Ghanbar Naderi, seorang komentator di Press TV milik pemerintah Iran, mengatakan kebohongan rezim tentang pesawat telah mengikis kepercayaan publik terhadap para pemimpin dan penyiar media pemerintah.

"Jutaan orang turun ke jalan setelah pembunuhan Qassem Suleimani," kata Naderi kepada BBC Radio Today. 

"Itu adalah momen langka persatuan tetapi IRGC gagal. Sebagai seorang jurnalis, Anda harus bisa tidur di malam hari. Saya tidak akan pernah menjauhkan diri dari kebenaran. Ini negara yang hebat. Itu telah membuat banyak kesalahan yang tidak bisa diterima. Jika IRGC menembak jatuh pesawat sipil, saya tidak punya pilihan selain mengutuknya," urainya.

Dalam sebuah pernyataan, Asosiasi Jurnalis Iran mengatakan media milik negara telah kehilangan kepercayaan publik setelah menerbitkan informasi yang salah atau menyesatkan.

"Kami berbohong paling keras ketika kami membohongi diri kami sendiri; dan pegawai televisi pemerintah Republik Islam  Iran mengakui bahwa kredibilitas mereka telah hilang," kata kelompok itu.

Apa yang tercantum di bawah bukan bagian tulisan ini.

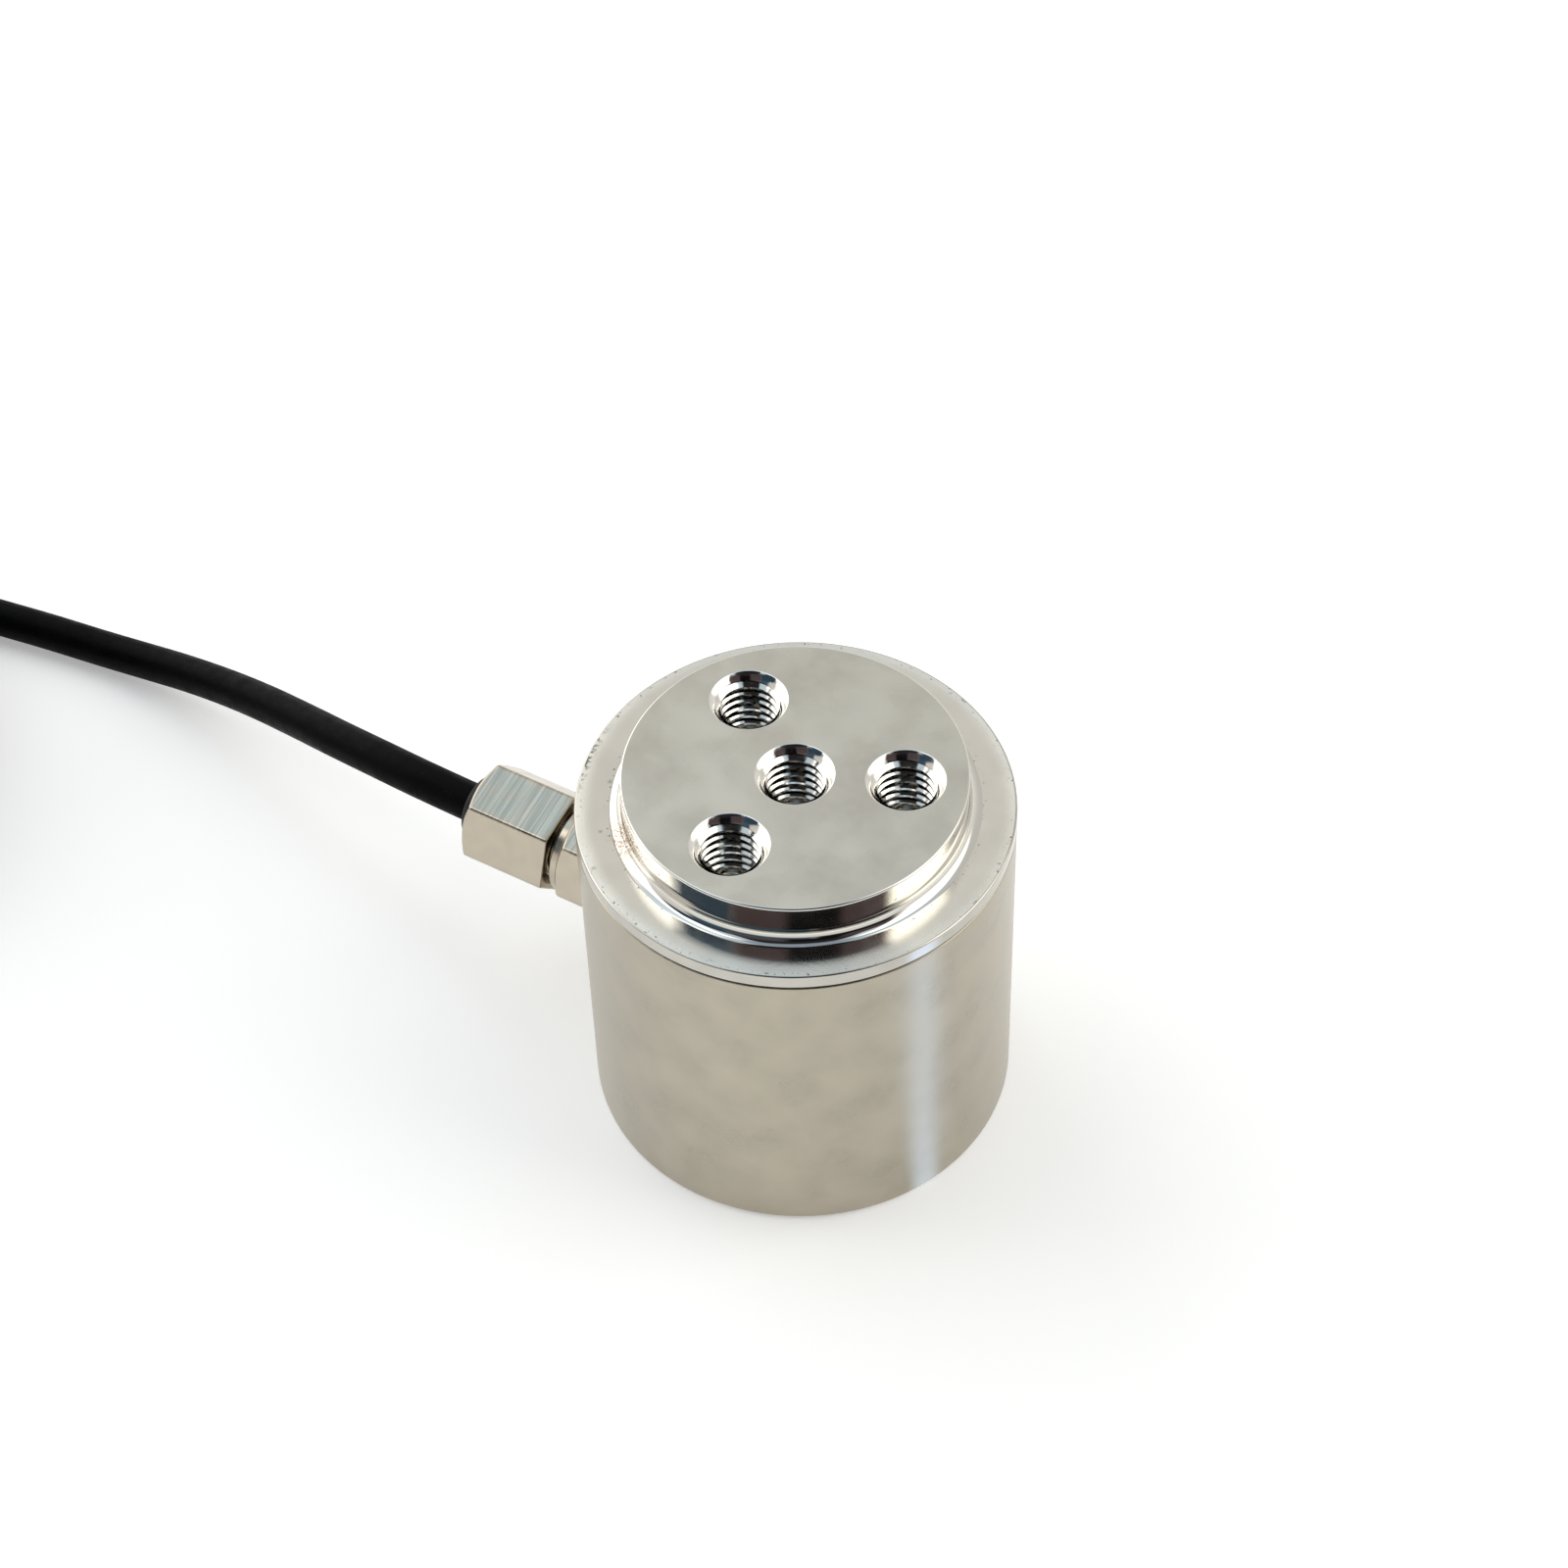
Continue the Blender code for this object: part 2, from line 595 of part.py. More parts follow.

"Perlu dicatat, bagaimanapun, bahwa media lain keberatan dengan situasi tersebut, tetapi televisi pemerintah Republik Islam Iran lebih menyukai itu," lanjut pernyataan itu. 

"Kejadian ini menunjukkan bahwa orang tidak dapat mempercayai data resmi dan wartawan harus mencoba untuk mengisi celah ini sebanyak mungkin," katanya.

Reporters Without Borders menempatkan Iran sebagai salah satu negara paling represif bagi jurnalis. Dikatakan kontrol negara atas berita itu "tak henti-hentinya" dan setidaknya 860 wartawan telah dipenjara atau dieksekusi sejak Revolusi Islam 1979.

"Jurnalis independen, jurnalis warga negara, dan media independen terus-menerus mengalami intimidasi, penangkapan sewenang-wenang dan hukuman penjara yang lama yang dijatuhkan oleh pengadilan revolusioner pada akhir persidangan yang tidak adil," kata organisasi itu.